**Exercise details:** Only the lines from the line holding "obj.matrix_parent_inverse = Matrix.Identity(4)" to the last line should be output, each exactly as given.

• • •

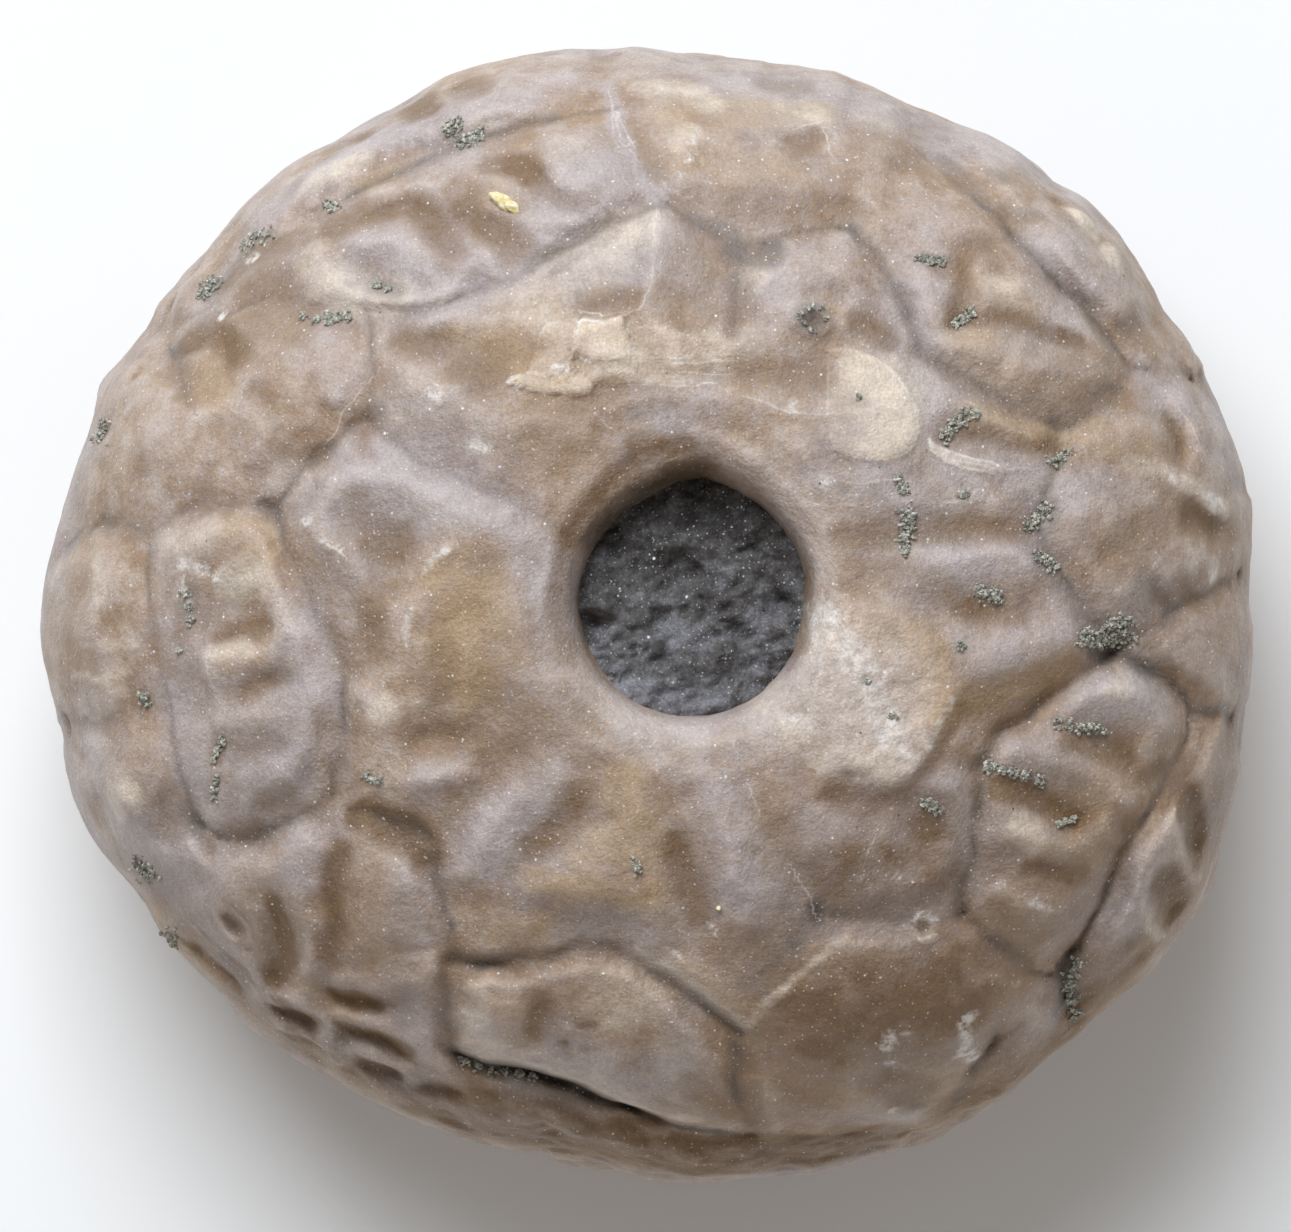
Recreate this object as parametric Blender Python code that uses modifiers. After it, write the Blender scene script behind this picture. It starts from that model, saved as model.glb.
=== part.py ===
"""Fossil crinoid calyx, lying on its worn mouth side with the stem pit up.

Frame: origin on the resting plane under the middle of the outline, +X along the longest width,
+Y across it, +Z up through the stem pit. Units are metres, and MM turns millimetres into them.
"""
import math

import bmesh
import bpy
from mathutils import Vector

MM = 0.001

# Driving dimensions.
LENGTH = 32.0 * MM
WIDTH = 30.0 * MM
HEIGHT = 17.5 * MM
WAIST_HEIGHT = 6.6 * MM  # height of the widest ring above the resting plane
WORN_DEPTH = 0.9 * MM  # how much of the rounded mouth side is worn away flat
TOP_SQUARENESS = 2.35  # 2 is a round dome, and more is squarer
UNDER_SQUARENESS = 2.6

# The stem pit and the rock that fills it.
PIT_CENTRE = Vector((1.2 * MM, 0.5 * MM))
PIT_RADIUS = 3.3 * MM  # where the plug sits
PIT_MOUTH_RADIUS = 3.9 * MM  # at the top of the funnel
PIT_DEPTH = 4.4 * MM
PLUG_RECESS = 1.3 * MM
PLUG_THICKNESS = 2.7 * MM
PLUG_SQUARENESS = 4.0
PLUG_LUMP = 0.22 * MM
PLUG_LUMP_SPACING = Vector((0.7 * MM, 0.6 * MM))
GAP = 0.3 * MM  # clearance between the plug and the pit

# Relief of the plates.
GROOVE_DEPTH = 0.6 * MM
GROOVE_HALF_WIDTH = 0.8 * MM
PLATE_RISE = 0.5 * MM
PLATE_SHOULDER = 1.9 * MM  # distance from a groove at which a plate has risen
BRIM_DIP = 0.5 * MM  # the crown sinks this much towards the pit
BRIM_REACH = 4.5 * MM

# Mesh density.
SEGMENTS = 90
RINGS = 48
PLUG_SEGMENTS = 32
PLUG_RINGS = 12

# The widest outline seen from above, in millimetres, anticlockwise from +X.
OUTLINE = [
    (16.0, 0.3), (15.8, 3.2), (15.0, 6.0), (13.6, 8.2), (11.9, 10.8), (9.4, 12.5),
    (6.9, 13.5), (4.2, 14.5), (0.0, 15.0), (-2.6, 14.9), (-5.3, 14.3), (-8.0, 12.8),
    (-10.6, 10.9), (-12.6, 8.4), (-14.0, 6.3), (-15.0, 4.0), (-15.9, 0.8), (-15.8, -1.2),
    (-15.2, -3.3), (-14.8, -5.5), (-13.0, -8.1), (-10.9, -10.5), (-8.0, -12.5), (-4.6, -13.8),
    (-1.0, -14.6), (1.5, -15.0), (5.2, -14.6), (9.2, -13.0), (11.8, -10.7), (14.0, -8.5),
    (15.0, -6.9), (15.7, -4.2),
]

# Grooves between the plates, as lines seen from above, in millimetres.
GROOVES = [
    # between the ring of plates that meets the pit and outwards, clockwise from the upper left
    [(-2.1, 2.2), (-4.0, 3.3), (-6.0, 4.2), (-7.3, 5.2)],
    [(-7.3, 5.2), (-8.5, 4.3), (-9.8, 2.8)],
    [(-7.3, 5.2), (-7.2, 7.5)],
    [(2.4, 7.3), (2.6, 9.8), (4.5, 10.3), (5.6, 10.2)],
    [(2.6, 9.8), (0.4, 11.0), (-2.5, 9.5), (-5.0, 8.4)],
    [(0.4, 11.0), (-0.7, 12.8), (-0.9, 14.2)],
    [(9.0, 6.0), (10.9, 4.8), (10.3, 2.4), (12.3, -0.8)],
    [(2.4, -3.0), (3.1, -5.3), (4.6, -7.8)],
    [(-1.2, -2.0), (-3.5, -4.1), (-5.5, -5.9)],
    # west plate
    [
        (-12.9, 2.5), (-11.0, 2.9), (-9.8, 2.5), (-8.9, 0.6), (-8.1, -1.2), (-8.2, -4.0),
        (-9.4, -5.6), (-11.3, -5.7), (-12.3, -3.6), (-13.0, -0.6), (-12.9, 2.5),
    ],
    [(-13.0, 2.2), (-15.6, 1.9)],
    # south-west valley and the south plate
    [(-7.5, -5.2), (-5.6, -6.1), (-5.2, -9.1), (-1.5, -8.7), (0.5, -9.6), (2.6, -11.0)],
    [(-5.2, -9.1), (-5.2, -11.6), (-1.5, -12.7), (2.6, -13.8)],
    # south-east plates
    [(2.5, -13.6), (2.4, -11.0), (4.6, -8.2), (8.4, -7.9), (9.0, -11.6), (8.3, -13.2)],
    [
        (12.2, -0.9), (10.2, -2.7), (8.9, -4.2), (8.4, -7.8), (10.8, -9.6), (12.1, -7.9),
        (13.4, -5.3), (14.4, -3.0), (14.0, -1.7), (12.2, -0.9),
    ],
    [(14.4, -2.4), (15.9, -2.7)],
    # north-east plate
    [
        (9.0, 6.0), (7.2, 7.2), (5.6, 10.2), (8.0, 11.6), (10.2, 9.3), (12.9, 6.6), (10.9, 4.8),
    ],
    [(12.9, 6.6), (14.7, 6.7)],
    # upper left rim
    [(-0.9, 13.5), (-4.0, 12.8), (-7.5, 11.3), (-11.0, 9.0), (-12.8, 8.0)],
]

# Under the waist ten grooves run down to a ring groove, as between the bases of the arms.
ARM_BASES = 10
ARM_BASE_TURN = math.radians(11.0)
RING_GROOVE_HEIGHT = 3.4 * MM
WAIST_BLEND = 3.0 * MM  # height over which the relief of the sides passes into that below


def new_collection(name):
    collection = bpy.data.collections.new(name)
    bpy.context.scene.collection.children.link(collection)
    return collection


def new_object(name, shape, collection):
    """Turn a bmesh into an object with smooth faces."""
    mesh = bpy.data.meshes.new(name)
    shape.to_mesh(mesh)
    shape.free()
    mesh.shade_smooth()
    obj = bpy.data.objects.new(name, mesh)
    collection.objects.link(obj)
    return obj


def stone_material(name, colour, roughness):
    material = bpy.data.materials.new(name)
    material.use_nodes = True
    shader = material.node_tree.nodes["Principled BSDF"]
    shader.inputs["Base Color"].default_value = (*colour, 1.0)
    shader.inputs["Roughness"].default_value = roughness
    shader.inputs["Metallic"].default_value = 0.0
    return material


def outline_radius(angle):
    """Distance from the origin to the outline in the direction of angle, by straight runs."""
    direction = Vector((math.cos(angle), math.sin(angle)))
    for i, start in enumerate(OUTLINE):
        a = Vector(start)
        b = Vector(OUTLINE[(i + 1) % len(OUTLINE)])
        run = b - a
        across = direction.cross(run)
        if abs(across) < 1e-9:
            continue
        reach = a.cross(run) / across
        along = a.cross(direction) / across
        if reach > 0.0 and -1e-6 <= along <= 1.0 + 1e-6:
            return reach * MM
    raise ValueError("the outline does not surround the origin")


def distance_to_line(point, line):
    """Shortest distance in plan from a point to a line of points given in millimetres."""
    best = math.inf
    for start, end in zip(line, line[1:]):
        a = Vector(start) * MM
        run = Vector(end) * MM - a
        along = max(0.0, min(1.0, (point - a).dot(run) / run.length_squared))
        best = min(best, (point - a - run * along).length)
    return best


def smooth_step(value):
    """Ease from 0 to 1 as the value does."""
    t = max(0.0, min(1.0, value))
    return t * t * (3.0 - 2.0 * t)


def plate_profile(distance):
    """Height of the surface at a distance from a groove, next to the middle of a plate."""
    groove = -GROOVE_DEPTH * math.exp(-((distance / GROOVE_HALF_WIDTH) ** 2))
    shoulder = -PLATE_RISE * math.exp(-((distance / PLATE_SHOULDER) ** 2))
    return groove + shoulder


def relief_above(position):
    """Relief of the plates seen from above, and the dip of the crown towards the pit."""
    distance = min(distance_to_line(position.xy, line) for line in GROOVES)
    from_pit = (position.xy - PIT_CENTRE).length
    return plate_profile(distance) - BRIM_DIP * math.exp(-((from_pit / BRIM_REACH) ** 2))


def relief_below(position, angle):
    """Relief of the arm bases under the waist, fading out towards the worn face."""
    step = math.tau / ARM_BASES
    turn = (angle - ARM_BASE_TURN + step / 2) % step - step / 2
    to_arm_groove = abs(turn) * position.xy.length
    to_ring_groove = abs(position.z - RING_GROOVE_HEIGHT)
    fade = smooth_step(position.z / RING_GROOVE_HEIGHT)
    return plate_profile(min(to_arm_groove, to_ring_groove)) * fade


def bun_point(polar, angle):
    """A point of the smooth bun shape; polar runs from 0 at the top to pi underneath."""
    is_top = polar <= math.pi / 2
    power = 2.0 / (TOP_SQUARENESS if is_top else UNDER_SQUARENESS)
    spread = abs(math.sin(polar)) ** power
    lift = abs(math.cos(polar)) ** power
    if is_top:
        z = WAIST_HEIGHT + (HEIGHT - WAIST_HEIGHT) * lift
    else:
        z = WAIST_HEIGHT - (WAIST_HEIGHT + WORN_DEPTH) * lift
    radius = outline_radius(angle) * spread
    centre = PIT_CENTRE * (lift if is_top else 0.0)
    return Vector((centre.x + radius * math.cos(angle), centre.y + radius * math.sin(angle), z))


def relief(position, angle):
    """How far the real surface stands out from the smooth bun shape."""
    above = smooth_step((position.z - WAIST_HEIGHT) / WAIST_BLEND + 0.5)
    return above * relief_above(position) + (1.0 - above) * relief_below(position, angle)


def make_calyx(collection):
    """The cup: a sphere shaped to the bun, given its plates, and worn flat underneath."""
    shape = bmesh.new()
    bmesh.ops.create_uvsphere(shape, u_segments=SEGMENTS, v_segments=RINGS, radius=1.0)
    angles = {vert: math.atan2(vert.co.y, vert.co.x) for vert in shape.verts}
    for vert, angle in angles.items():
        vert.co = bun_point(math.acos(max(-1.0, min(1.0, vert.co.z))), angle)
    shape.normal_update()
    moves = {vert: vert.normal * relief(vert.co, angle) for vert, angle in angles.items()}
    for vert, move in moves.items():
        vert.co += move
    stretch_to_size(shape)
    everything = shape.verts[:] + shape.edges[:] + shape.faces[:]
    cut = bmesh.ops.bisect_plane(
        shape, geom=everything, plane_co=(0, 0, 0), plane_no=(0, 0, -1), clear_outer=True
    )
    rim = [item for item in cut["geom_cut"] if isinstance(item, bmesh.types.BMEdge)]
    bmesh.ops.contextual_create(shape, geom=rim)
    bmesh.ops.recalc_face_normals(shape, faces=shape.faces[:])
    calyx = new_object("calyx", shape, collection)
    calyx.data.materials.append(stone_material("calcite", (0.42, 0.33, 0.27), 0.55))
    return calyx


def stretch_to_size(shape):
    """Scale the shape so that its box has exactly the stated length, width and height."""
    low = Vector([min(v.co[i] for v in shape.verts) for i in range(3)])
    high = Vector([max(v.co[i] for v in shape.verts) for i in range(3)])
    for vert in shape.verts:
        vert.co.x = (vert.co.x - (low.x + high.x) / 2) * LENGTH / (high.x - low.x)
        vert.co.y = (vert.co.y - (low.y + high.y) / 2) * WIDTH / (high.y - low.y)
        vert.co.z = vert.co.z * HEIGHT / high.z


def make_pit_cutter(collection):
    """The stem pit as a turned shape: a straight well under a funnel."""
    floor = HEIGHT - PIT_DEPTH
    shoulder = HEIGHT - PLUG_RECESS
    above = HEIGHT + PLUG_RECESS
    flare = PIT_MOUTH_RADIUS + (PIT_MOUTH_RADIUS - PIT_RADIUS)
    profile = [
        (0.0, above), (flare, above), (PIT_RADIUS, shoulder), (PIT_RADIUS, floor), (0.0, floor),
    ]
    links = [(i, i + 1) for i in range(len(profile) - 1)]
    mesh = bpy.data.meshes.new("pit_cutter")
    mesh.from_pydata([(r, 0.0, z) for r, z in profile], links, [])
    cutter = bpy.data.objects.new("pit_cutter", mesh)
    cutter.location = (PIT_CENTRE.x, PIT_CENTRE.y, 0.0)
    cutter.hide_render = True
    cutter.display_type = "WIRE"
    collection.objects.link(cutter)
    turn = cutter.modifiers.new("turn", "SCREW")
    turn.steps = PLUG_SEGMENTS
    turn.render_steps = PLUG_SEGMENTS
    turn.use_merge_vertices = True
    turn.merge_threshold = 0.00001
    return cutter


def cut_pit(calyx, cutter):
    cut = calyx.modifiers.new("stem pit", "BOOLEAN")
    cut.operation = "DIFFERENCE"
    cut.object = cutter


def make_pit_matrix(collection):
    """The rock in the pit: a thick round cake with a lumpy top, clear of the pit by the gap."""
    radius = PIT_RADIUS - GAP
    middle = HEIGHT - PLUG_RECESS - PLUG_THICKNESS / 2
    power = 2.0 / PLUG_SQUARENESS
    shape = bmesh.new()
    bmesh.ops.create_uvsphere(shape, u_segments=PLUG_SEGMENTS, v_segments=PLUG_RINGS, radius=1.0)
    for vert in shape.verts:
        flat = vert.co.xy.length
        angle = math.atan2(vert.co.y, vert.co.x)
        spread = flat**power * radius
        lift = math.copysign(abs(vert.co.z) ** power, vert.co.z) * PLUG_THICKNESS / 2
        x = spread * math.cos(angle)
        y = spread * math.sin(angle)
        if vert.co.z > 0.0:
            waves = math.sin(x / PLUG_LUMP_SPACING.x + 0.8) * math.cos(y / PLUG_LUMP_SPACING.y)
            lift += PLUG_LUMP * waves * vert.co.z
        vert.co = Vector((PIT_CENTRE.x + x, PIT_CENTRE.y + y, middle + lift))
    plug = new_object("pit_matrix", shape, collection)
    plug.data.materials.append(stone_material("shale", (0.06, 0.06, 0.065), 0.7))
    return plug


def main():
    for obj in list(bpy.data.objects):
        bpy.data.objects.remove(obj, do_unlink=True)
    parts = new_collection("fossil_crinoid")
    cutters = new_collection("cutters")
    calyx = make_calyx(parts)
    cut_pit(calyx, make_pit_cutter(cutters))
    make_pit_matrix(parts)


main()
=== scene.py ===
"""The looks of a fossil crinoid calyx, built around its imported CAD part."""

import math
import random

import bmesh
import bpy
import numpy as np
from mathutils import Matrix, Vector, geometry, noise
from mathutils.bvhtree import BVHTree


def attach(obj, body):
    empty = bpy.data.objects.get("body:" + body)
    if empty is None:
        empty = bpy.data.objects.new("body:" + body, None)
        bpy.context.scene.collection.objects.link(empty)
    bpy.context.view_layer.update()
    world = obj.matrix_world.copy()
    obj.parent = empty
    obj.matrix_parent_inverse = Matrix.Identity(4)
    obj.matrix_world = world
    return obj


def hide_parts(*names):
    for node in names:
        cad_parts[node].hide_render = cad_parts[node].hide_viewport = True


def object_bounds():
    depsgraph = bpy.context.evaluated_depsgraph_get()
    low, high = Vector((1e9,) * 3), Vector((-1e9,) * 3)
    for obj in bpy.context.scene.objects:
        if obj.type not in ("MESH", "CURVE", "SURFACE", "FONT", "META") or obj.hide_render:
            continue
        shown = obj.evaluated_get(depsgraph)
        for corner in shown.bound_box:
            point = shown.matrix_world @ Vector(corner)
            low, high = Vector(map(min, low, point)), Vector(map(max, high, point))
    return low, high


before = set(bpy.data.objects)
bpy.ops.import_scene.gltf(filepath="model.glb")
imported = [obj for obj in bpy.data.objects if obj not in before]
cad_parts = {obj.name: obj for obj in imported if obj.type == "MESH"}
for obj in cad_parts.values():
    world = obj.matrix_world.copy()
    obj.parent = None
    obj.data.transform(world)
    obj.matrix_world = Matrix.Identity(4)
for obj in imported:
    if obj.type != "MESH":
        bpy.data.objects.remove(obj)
cad_box = [list(corner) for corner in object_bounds()]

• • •

**Exercise result:**
    obj.matrix_parent_inverse = Matrix.Identity(4)
    obj.matrix_world = world
    return obj


def hide_parts(*names):
    for node in names:
        cad_parts[node].hide_render = cad_parts[node].hide_viewport = True


def object_bounds():
    depsgraph = bpy.context.evaluated_depsgraph_get()
    low, high = Vector((1e9,) * 3), Vector((-1e9,) * 3)
    for obj in bpy.context.scene.objects:
        if obj.type not in ("MESH", "CURVE", "SURFACE", "FONT", "META") or obj.hide_render:
            continue
        shown = obj.evaluated_get(depsgraph)
        for corner in shown.bound_box:
            point = shown.matrix_world @ Vector(corner)
            low, high = Vector(map(min, low, point)), Vector(map(max, high, point))
    return low, high


before = set(bpy.data.objects)
bpy.ops.import_scene.gltf(filepath="model.glb")
imported = [obj for obj in bpy.data.objects if obj not in before]
cad_parts = {obj.name: obj for obj in imported if obj.type == "MESH"}
for obj in cad_parts.values():
    world = obj.matrix_world.copy()
    obj.parent = None
    obj.data.transform(world)
    obj.matrix_world = Matrix.Identity(4)
for obj in imported:
    if obj.type != "MESH":
        bpy.data.objects.remove(obj)
cad_box = [list(corner) for corner in object_bounds()]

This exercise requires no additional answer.